There is a danger here of engaging in a faintly Maoist obsession with personalities. A chief executive will not himself be able to change the workings of a regulator in the short term, and as Mr Wheatley’s period at the FCA shows, this may be all the time he has. Andrew Bailey will almost certainly not make or break the FCA. The organisation is large, with deep-seated middle management, structures and attitudes built up since 2001, and the chief executive’s job does not allow its holder to be everywhere and understand everything going on.

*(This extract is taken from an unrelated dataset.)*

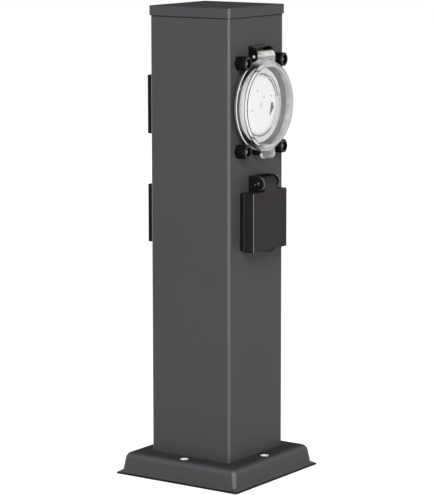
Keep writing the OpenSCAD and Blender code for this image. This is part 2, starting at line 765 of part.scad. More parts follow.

All one can hope for is a system of reward based on individuals’ ability to make the big decisions correctly and deliver positive outcomes rather than be swayed by the cut of people’s jib or the lack of threat they pose to senior management. Another re-structure will not help the FCA overcome its decision-making problems. As the FCA is fond of telling the industry, corporate culture is the key. In the last year, the Davis report on the business plan pre-briefing scandal and the Andrew Green QC report on enforcement at HBoS has shown the way in which junior to middle-ranking staff at the FSA/FCA often made the right decisions, only for senior management to mess things up. If Mr Bailey can have that junior staff run his organisation for him and remove those who would have gone along with the business plan leak and the original FSA decision not to investigate HBoS’s senior management, he will have done well. Otherwise, we can all prepare for the next FCA disaster.

Adam Samuel is a freelance journalist and compliance consultant

Key points

Andrew Bailey’s appointment as chief executive of the FCA was greeted with something of a yawn.

Mr Bailey is a consummate Bank of England insider, a product of the organisation that missed the macro-implications of the banking crisis.

All one can hope for is a system of reward based on individuals’ ability to make the big decisions correctly.